Un parfum d'enfance...

 

SOUVENIRS DE MARNIE (OMOIDE NO MÂNÎ) – Hiromasa Yonebayashi

Après Arrietty et le petit monde des chapardeurs (Karigurashi no Arrietty, 2010), Hiromasa Yonebayashi continue son exploration intime et atmosphérique des rencontres impossibles. Force est de constater qu'à l'inverse de son collègue Goro Miyazaki, qui a signé deux longs-métrages aux partis pris narratifs et esthétiques extrêmement différents, Yonebayashi, un des fidèles assistants d'Hayao Miyazaki, prolonge avec Souvenirs de Marnie son style minimaliste. La discrétion du ton et l'épique renversé à l'échelle de quelques jours d'été le rapprochent cependant plus de Yoshifumi Kondo que du maître Miyazaki. Souvenirs de Marnie a la poésie douce et les emballements nostalgiques de Si tu tends l'oreille (Mimi wo sumaseba, 1995).

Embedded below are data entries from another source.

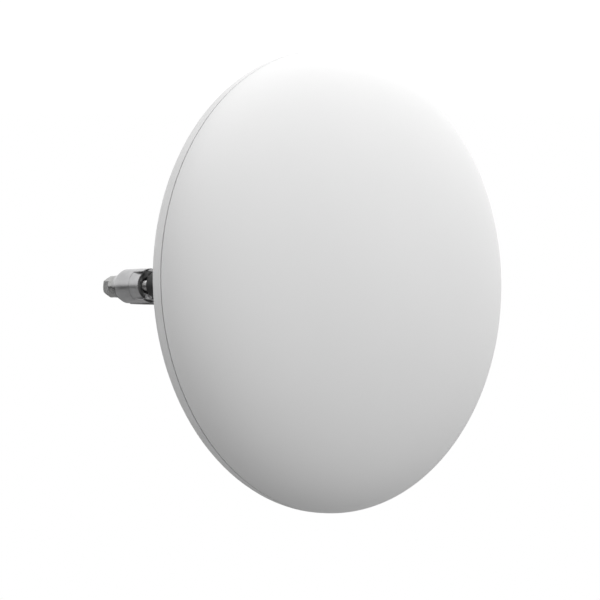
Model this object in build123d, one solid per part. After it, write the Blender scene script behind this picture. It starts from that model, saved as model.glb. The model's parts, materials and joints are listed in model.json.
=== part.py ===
"""Pole-mounted point-to-point dish antenna: radome, reflector, feed, radio box, tilt mount and pole clamp.

Row frame, in millimetres: the origin is on the pole's axis at the clamp's mid-height, +Z runs up the
pole, the dish looks along -Y, and +X is to the right of someone who faces the dish's back from the pole.
"""

import os
from math import asin, cos, degrees, radians, sin, sqrt

from build123d import *

# ---- driving dimensions -------------------------------------------------------------------------
# Dish
RIM_R = 200.0  # outer radius of the radome and of the rim ring
RIM_Y = -210.0  # parting plane between the radome and the rim ring
PARTING_GAP = 0.7  # gasket thickness, which shows as a fine line
DOME_HEIGHT = 62.0  # height of the radome's elliptical dome
DOME_WALL = 3.0
FLANGE_R = 184.0  # inner radius of the radome's flange
DISH_R = 186.0  # radius of the reflector's paraboloid
LIP_R = 196.5  # outer radius of the reflector's flat lip
FOCAL_LENGTH = 120.0
DISH_FLAT_R = 35.0  # the reflector's flat centre
SHEET = 2.0  # reflector thickness
HEM_R = 16.0  # radius of the rim ring's rounded rear edge
HEM_WALL = 3.0
HEM_STRAIGHT = 3.5
RIM_SCREWS = 8
RIM_SCREW_R = 191.0
WELL_R = 5.5
WELL_BORE_R = 4.6
SHELF_R = 186.5  # inner radius of the shelf that clamps the reflector's lip
RADOME_BOSS_R = 4.5
RADOME_BOSS_H = 9.0
RIM_SCREW_BITE = 7.0  # depth of the rim screws' holes in the radome
GASKET_OUTER_R = 198.6

# Feed
FEED_R = 6.0
FEED_BORE_R = 4.5
FEED_FLANGE_R = 18.0
FEED_FLANGE_T = 3.0
CONE_FRONT_R = 23.0
CONE_LENGTH = 13.0
SUBREFLECTOR_R = 24.0
SUBREFLECTOR_T = 3.0

# Radio box
HUB_R = 58.0
HUB_T = 8.0
BOX_HALF = 75.0
BOX_CORNER_R = 16.0
BOX_WALL = 3.0
BOX_FRONT_WALL = 5.0
BOX_REAR_Y = -91.0
GASKET_T = 1.0
COVER_T = 3.0
FIN_H = 8.0
FIN_T = 2.0
FIN_X = (50.0, 55.0, 60.0)
FIN_HALF_Z = 56.0
PILLAR_R = 8.0
COVER_BOSS_R = 5.0
STANDOFF_FLATS = 5.5
ARM_BOSS_R = 5.0
ARM_BOSS_DEPTH = 6.0
COVER_SCREW_XZ = 66.0
COVER_SCREW_SIDE_X = 68.0
BOARD_SCREW_X, BOARD_SCREW_Z = 54.0, 50.0
PILLAR_TAP, COVER_TAP, BOARD_TAP = 20.0, 12.0, 7.0  # depths of the tapped holes
GASKET_INSET = 0.5
BOARD_Y = -108.0
BOARD_T = 1.6
BOARD_HALF_X = 61.0
BOARD_HALF_Z = 66.0
RF_SHIELD_H = 8.0
RF_SHIELD_HALF = 24.0
RF_SHIELD_WALL = 0.6
PAD_SIDE = (-20.0, 20.0)
PAD_T = 2.0
LENS_R, LENS_Y, LENS_Z = 4.0, -104.0, -50.0
LENS_RIM = 1.2  # how far the lens stands out, and how far its rim is wider than its bore
VENT_R, VENT_Y, VENT_Z = 5.0, -104.0, -28.0
VENT_CAP_R, VENT_CAP_H = 8.0, 4.0
STUD_Y, STUD_Z = -104.0, 44.0
STUD_FREE = 8.0  # length of the earthing stud beyond its nut

# Port bay in the underside of the radio box
BAY_HALF_X = 20.0
BAY_Y = (-121.0, -101.0)
BAY_DEPTH = 15.0
TUB_GAP = 0.1  # clearance round the tub in the box's underside
TUB_LAP = 3.0
TUB_FLANGE_T = 1.5
JACK_SIZE = (16.0, 15.0, 14.0)  # X, Y, Z
JACK_X = -7.0
JACK_GAP = 0.1
SOCKET_SIZE = (11.8, 8.0, 12.0)
BUTTON_X = 11.0
BUTTON_R = 3.0
BUTTON_STEM_Z = (-1.5, 6.0)  # from the bay's roof
BUTTON_COLLAR = 1.0
DOOR_T = 2.4
DOOR_HALF_X = 24.0
DOOR_PIN_R = 1.5
DOOR_PIN_Y = -96.0
DOOR_KNUCKLE_R = 3.2
DOOR_KNUCKLE_X = 17.0
DOOR_KNUCKLE_HALF = 3.0
DOOR_ROOM = 0.5  # clearance between the door and the box's knuckles
DOOR_LAP = 3.5  # how far the door reaches past the bay's mouth
SEAL_LAP = 2.5
SEAL_T = 1.2
SEAL_GAP = 0.1
GROMMET_R = 5.5
GROMMET_Y = -111.0
GROMMET_SKIN = 0.4

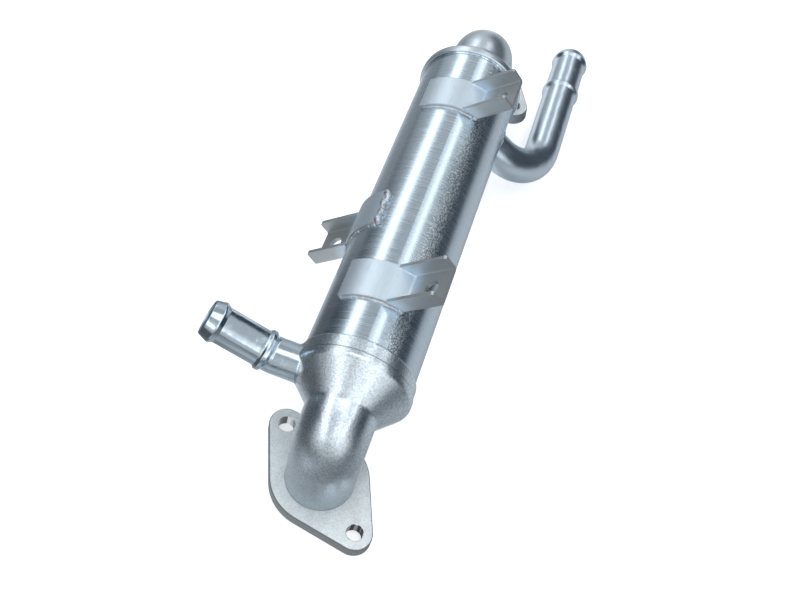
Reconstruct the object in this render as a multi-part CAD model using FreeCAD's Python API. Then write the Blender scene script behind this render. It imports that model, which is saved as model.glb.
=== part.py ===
import FreeCAD, Part
import math
import os

# Exhaust gas recirculation cooler, in millimetres.
# The origin is the centre of the inlet flange's mating face.
# X runs along the shell from the gas inlet to the gas outlet, Y points to the side of the
# straight hose stub, and Z points up, away from the face that the inlet flange bolts to.
# Gas goes up through the inlet flange, round the elbow, through the bundle of small tubes and
# down through the outlet flange. Coolant goes round the tubes from the stub to the bent pipe.

V = FreeCAD.Vector
os.makedirs("parts", exist_ok=True)

# shell
shell_od = 60.0
shell_wall = 1.5
shell_span = 219.2          # between the visible edges of the two gas boxes

# gas boxes: collar, round shoulder, cone and elbow in one casting
collar_wall = 1.4           # collar over the shell
collar_step = 0.5           # the body stands this much proud of the collar
collar_edge = 0.5           # rounding of the collar's rim
inlet_collar = 7.0
inlet_body = 4.1
outlet_body = 4.8
shoulder_round = 4.2
cone_length = 14.55
cone_foot = 0.3             # the cone ends this much wider than the elbow
box_wall = 3.7
elbow_od = 37.4
elbow_wall = 2.7
elbow_throat = 0.3          # inside radius of the elbow's bend
inlet_reach = 38.3          # elbow axis to the edge of the gas box
outlet_reach = 44.3
inlet_drop = 58.0           # shell axis to the flange's mating face
outlet_drop = 37.6
outlet_lean = -8.5          # the outlet elbow is turned this many degrees round the shell axis
inlet_lap = 2.8             # how far the shell goes into each gas box
outlet_lap = 3.0

# gas flanges
flange_thick = 8.0
flange_edge = 0.7
flange_seat = 3.0           # metal left under the elbow's end
bolt_hole = 9.0
inlet_spacing = 70.0        # between the two bolt holes
inlet_hub = 26.6            # radius of the round middle
inlet_lug = 9.6             # radius of each lug
inlet_turn = 50.5           # direction of the two holes in degrees, from X towards Y
outlet_spacing = 60.0
outlet_hub = 25.9
outlet_lug = 9.25
outlet_turn = 59.2

# tube bundle
gas_tube_od = 7.0
gas_tube_wall = 0.5
gas_tube_pitch = 8.6
tube_stick_out = 0.5
header_thick = 1.5
header_ledge = 1.5
inlet_header_depth = 18.9   # from the box edge to the ledge the inlet header sits on
outlet_header_inset = 5.0   # from the box edge back into the shell
baffle_thick = 1.0
baffle_cut = 9.0            # height of the segment each baffle leaves open
baffle_places = (0.33, 0.67)

# straight hose stub at the inlet end
stub_od = 19.6
stub_wall = 1.5
stub_setback = 10.0         # from the box edge to the stub's axis
stub_rise = 4.0             # stub axis above the shell axis
stub_port = 14.0            # hole through the gas box wall
stub_reach = 42.0           # shell axis to the point where the stub turns up
stub_turn = 19.0            # degrees
stub_bend = 11.5
stub_nozzle = 38.0          # from that point to the mouth
stub_stop = 33.2            # mouth to the middle of the stop bead

# bent coolant pipe at the outlet end
pipe_od = 22.4
pipe_wall = 1.5
pipe_setback = 21.2         # from the box edge back to the hole in the shell
pipe_angle = 34.0           # degrees below level at which the pipe leaves the shell
pipe_bend = 34.0
pipe_offset = 69.7          # shell axis to the pipe's straight run
pipe_straight = 93.6        # from the bend to the mouth
pipe_stop = 36.8            # mouth to the middle of the stop bead

# hose nozzle: a stop bead, and a second bead just behind the mouth
stop_high = 1.3
stop_wide = 4.8
stop_crown = 2.0
stop_round = 0.9
end_back = 5.6              # mouth to the crest of the end bead
end_high = 1.35
end_fall = 2.7              # length of the end bead's rear slope
end_round = 1.6
mouth_taper = 0.5
mouth_round = 0.4

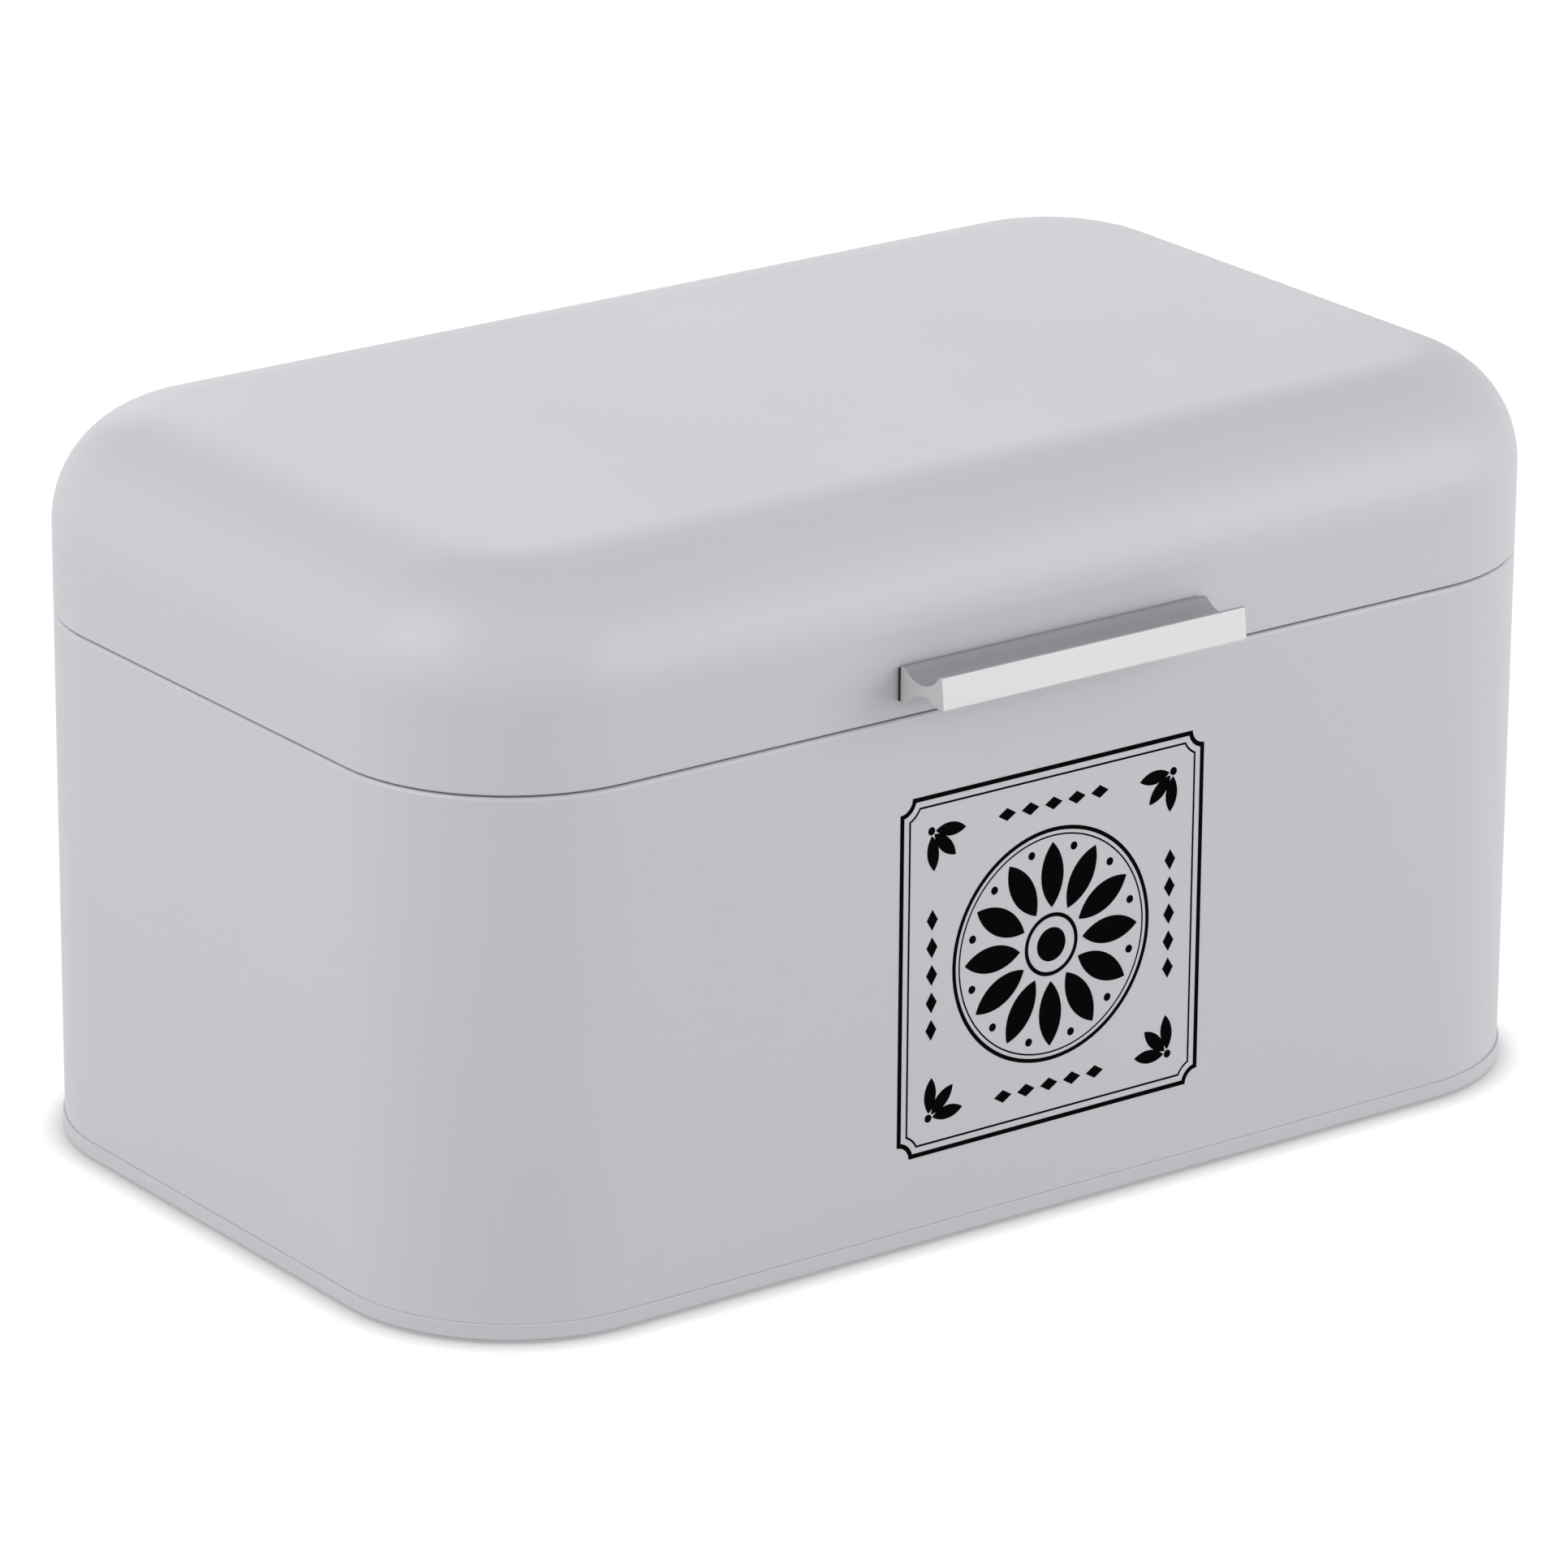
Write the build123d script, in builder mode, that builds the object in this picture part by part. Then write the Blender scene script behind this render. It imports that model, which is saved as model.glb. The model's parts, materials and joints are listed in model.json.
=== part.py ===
from build123d import *
from math import cos, radians, sin, tan
import os

os.makedirs("parts", exist_ok=True)

# Bread box of painted sheet steel with a drawn lid on two rear hinges.
# Millimetres. X runs along the front, -Y is the front, Z is up.
# The origin is under the middle of the box, on the plane of the feet.

# Outline seen from above, the same for the body's wall and the lid
box_length = 330.0
box_depth = 200.0
corner_radius = 44.5

# Height over the bottom of the rim, and the share of the lid, down to the middle of the seam
box_height = 180.0
lid_height = 49.0
seam_gap = 0.4

# Sheet steel, and the play between parts of one body that seat in each other
sheet = 0.7
pan_sheet = 0.5
seat_gap = 0.05

# Body: wall, shoulder and the neck that the lid drops over
shoulder_radius = 1.1
neck_gap = 0.6
neck_drop = 0.2
bead_width = 1.6
bead_height = 1.6
bead_radius = 0.7

# Air holes high in the rear wall, one row beside each hinge
vent_radius = 2.5
vent_count = 5
vent_pitch = 12.0
vent_centre_x = 45.0
vent_drop = 22.0

# Base pan: a rim clinched round the wall, and a recessed panel with a raised field
rim_height = 4.0
rim_fillet = 0.6
rim_top_fillet = 0.2
panel_recess = 3.0
field_inset = 30.0
field_rise = 1.2
field_taper = 45.0

# Rubber feet
foot_proud = 0.8
foot_radius = 6.0
foot_inset = 16.0
foot_fillet = 0.6

# Lid
lid_edge_radius = 28.0
hem_height = 4.6
hem_fillet = 0.5

# Handle: one extruded section. Reaches are taken off the lid, heights over the flange's foot
handle_length = 88.0
gasket_thickness = 1.0
gasket_inset = 0.7
flange_height = 8.5
flange_thickness = 1.4
handle_reach = 17.2
lip_setback = 0.9
lip_thickness = 0.8
lip_foot = 2.2
lip_top = 9.9
lip_bottom = 2.1
lip_fillet = 0.3
scoop_floor = 6.1
web_root = 3.6
web_root_height = 2.7
web_underside = 3.5

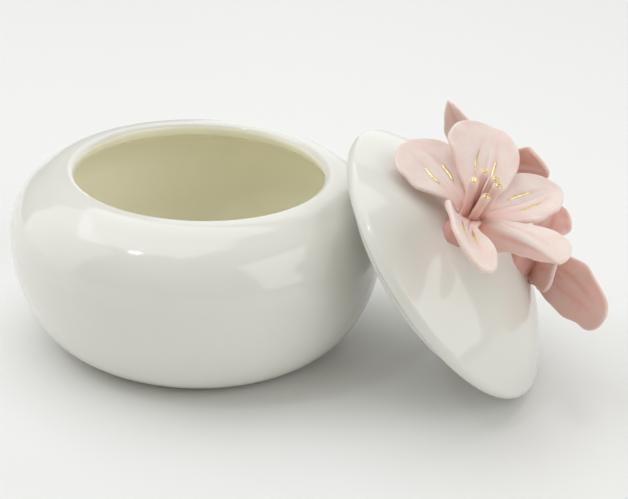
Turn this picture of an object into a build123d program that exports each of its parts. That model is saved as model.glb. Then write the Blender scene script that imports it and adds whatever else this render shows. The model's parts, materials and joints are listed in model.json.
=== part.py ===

Le film de Yonebayashi a ce goût de l'ancien, au sens qu'il ravive les motifs d'une époque disparue, de dîners d'aristocratie, de valses sous la pleine Lune, de tours abandonnées ou de vieilles demeures respirant les souvenirs. Se reconnaît bien là le plaisir du cinéaste pour les décors de l'intime, l'importance des objets ou les ambiances tamisées. Le personnage de Marnie en lui-même, avec sa fantaisie des pique-niques et des robes à volants, est proche d'une poupée de porcelaine animée. Sa demeure si gracieuse et élégante n'est point si éloignée de la maison de poupée qui trône dans la chambre de Shô et où Arietty rêve d'emménager avec ses parents.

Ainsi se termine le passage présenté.